The most consequential element of this scenario, as Nami relays it, lies in what happens at the end of that period. A referendum would be held — but with a mechanism designed so that rejection no longer simply freezes everything in place. In his account, should one of the parties vote “no,” certain steps already taken would become permanent, hardening into a new reality on the ground. He pointed specifically to the opening of ports or the return of Varosha as the kind of measures that, under this design, would be locked in as a transition to a new status quo rather than reversed.

Connected to this, he added, the question of Guarantees is also said to be in motion, with “some alternatives that have not previously come to the table” reportedly being voiced. Nami was careful, however, to fence off the entire picture with a caveat. “These are, of course, uncertain, second-hand pieces of information,” he conceded. “The real situation may be very different from this.”

“The Most Realistic Model”: Two States, and the Federal Middle Ground

The Levant Files put to Nami the apparent contradiction at the centre of any new round: Ankara’s official position has not moved beyond the two-state framework, while the parties remain divided by deep differences — so what, in practice, would actually be on the table? In response, Nami drew a distinction between what an actor considers ideal and what it believes it can realistically obtain.

“What I understand from the statements being made is that Ankara sees the two-state solution as the most ‘realistic’ solution model,” he said — adding immediately that this does not amount to a door closed against other models. The Greek Cypriots, he noted, regard the unitary state as their own best outcome. “What you see as most ideal is one thing; what you think you can actually achieve is another,” he observed.

From this vantage point, the federal model is not anyone’s first preference but a negotiated meeting point. The federal solution, Nami recalled, “originally came onto the agenda as the middle ground between the Turkish side’s aim of separating and the Greek side’s aim of establishing a unitary state.” The crucial variable, in his telling, is what is built around it as a fallback. If a new construct emerges that answers a specific question — what the international status of the Turkish side would be in the event that the Greek Cypriots collapse the table or vote “no” to a federal solution at referendum — then, Nami believes, such a settlement effort would be given its chance.

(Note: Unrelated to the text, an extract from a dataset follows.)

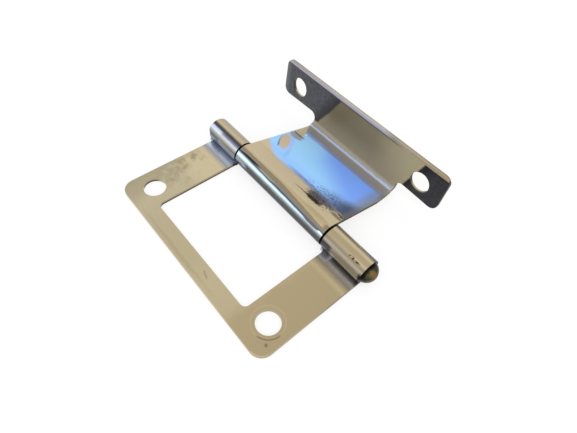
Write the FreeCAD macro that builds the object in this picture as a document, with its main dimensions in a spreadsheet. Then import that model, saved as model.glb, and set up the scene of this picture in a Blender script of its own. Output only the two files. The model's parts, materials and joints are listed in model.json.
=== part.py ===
import FreeCAD, Part
import Sketcher
import math
import os

# Flap hinge: a flat window leaf and a cranked leaf, both pressed from thin sheet, on one pin.
# Frame: the origin lies midway between the window leaf's screw holes, on its underside.
# The pin runs along Y, the cranked leaf lies towards +X, and +Z is up.

doc = FreeCAD.newDocument("flap_hinge")
sizes = doc.addObject("Spreadsheet::Sheet", "Sizes")

# Driving dimensions in millimetres and degrees.
# Near is the side towards -Y, where the pin's head is, and far is the side towards +Y.
DRIVING_SIZES = {
    # the sheet and the rolled knuckles
    "sheet": 0.9,
    "pin_diameter": 3.8,
    "running_clearance": 0.03,
    "roll_opening": 50,
    "edge_rounding": 0.15,
    # the window leaf: an arm at each end of the window, each with its own knuckle
    "leaf_length": 50,
    "edge_margin": 5.85,
    "pin_distance": 21.1,
    "corner_radius": 2.8,
    "bar_width": 4.0,
    "arm_near": 9.7,
    "arm_far": 9.5,
    "window_corner": 1.2,
    "throat_width": 2.4,
    "throat_radius": 0.9,
    "far_overhang": 1.0,
    "far_end_rounding": 0.4,
    "screw_inset": 4.8,
    "screw_hole": 5.0,
    "rim_width": 0.8,
    "rim_depth": 0.06,
    # how far the arms' knuckles reach past the window's ends, and the gaps to the middle knuckle
    "knuckle_reach_near": 0.95,
    "knuckle_reach_far": 0.15,
    "knuckle_gap_near": 0.55,
    "knuckle_gap_far": 0.5,
    # the cranked leaf: a flat plate, a gentle rise at its end, then the sharp bend
    "plate_run": 17.85,
    "far_extra_run": 0.42,
    "rise_radius": 13.0,
    "rise_turn": 14,
    "bend_radius": 1.0,
    "bend_turn": 86,
    "taper_run": 2.5,
    "taper_reach": 4.5,
    "taper_near": 0.7,
    "taper_far": 0.15,
    "neck_inset": 0.7,
    "neck_overhang": 0.35,
    # the cranked leaf's flange, with heights measured from the end of the bend
    "tab_near": 10.75,
    "tab_far": 12.4,
    "tab_radius": 1.8,
    "tab_rise": 1.4,
    "relief_rise": 1.75,
    "notch_radius": 1.5,
    "flange_rise": 10.95,
    "flange_hole": 4.95,
    "flange_hole_rise": 5.45,
    "hole_inset_near": 5.95,
    "hole_inset_far": 5.5,
    # the pin
    "head_radius": 2.45,
    "head_height": 2.0,
    "peen_radius": 2.2,
    "peen_height": 0.4,
}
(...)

Why a Year-End Finish Looks Unlikely

Could the new process realistically conclude by the end of the year — by the time the UN Secretary-General’s term expires? Nami’s answer was blunt. “I don’t think so,” he replied. For any new effort to produce a positive result, he argued, the talks would have to return to something resembling the original architecture of the 2004 Annan Plan process — one built around a fixed timetable, arbitration, and, crucially, a genuine cost attached to saying “no.”

That architecture, he explained, was once acceptable to the Greek Cypriot side only because of the pressures of the moment. Before EU accession, Nami noted, the Greek side accepted such a framework under the weight of international pressure — but the calculus has since changed. “For reasons that are well known, they obtained unilateral EU membership, and so the cost of saying ‘no’ disappeared,” he said.

The clearest demonstration of that shift, in his view, came at Crans-Montana in 2017–18. “Even though a solution was on the table, they overturned the table and faced no consequences whatsoever,” Nami said. Reversing that dynamic, he argued, would require international actors to step in and place meaningful pressure on the Greek Cypriot leader. He singled out the need for intensified dialogue and groundwork between Turkey on one side and the United States and leading EU member states on the other. Those conditions, he concluded, have not yet materialised — “and that is why this issue looks set to drag on.”

Reading Erhürman: The Unnamed Destination Is Federation

Turning to the new Turkish Cypriot leadership, The Levant Files asked Nami to assess Tufan Erhürman’s strategy: since his election, Erhürman has cautiously insisted that certain conditions must be met before the process can advance, while pointedly declining to commit to any particular solution modality — won’t the parties, in the end, still be forced to choose between federation and some other ground?

Nami read the signals as unambiguous, whatever the careful phrasing. Erhürman, he noted, has made clear that he is ready to resume negotiations from where they left off and to conclude them within a predetermined timetable — a posture that, for Nami, “clearly shows that the goal is a federal solution.” As he put it: “Even if you do not name it, the point the road leads to is clear.”

Any alternative ground, he maintained, can be constructed only as the answer to a single conditional question — what happens if the Greek Cypriots reject the federal solution at referendum. Absent that rejection, the destination remains the federation that no one is rushing to name.

Two Offices, One Interlocutor

Drawing on his long experience, The Levant Files closed by asking whether the visible disagreement in the north between the Foreign Ministry and the Presidency could, going forward, damage the new process. Nami did not minimise the problem. Such open friction between the two offices, he acknowledged, is a situation that erodes the credibility of the Turkish side.

Yet he was equally clear about where authority ultimately resides when it comes to the Cyprus talks. The figure whom both the Turkish Cypriot people and the wider world take seriously, listen to, and recognise as the interlocutor, Nami underscored, is the office of the President — the office that also carries the title of Leader of the Turkish Cypriot Community.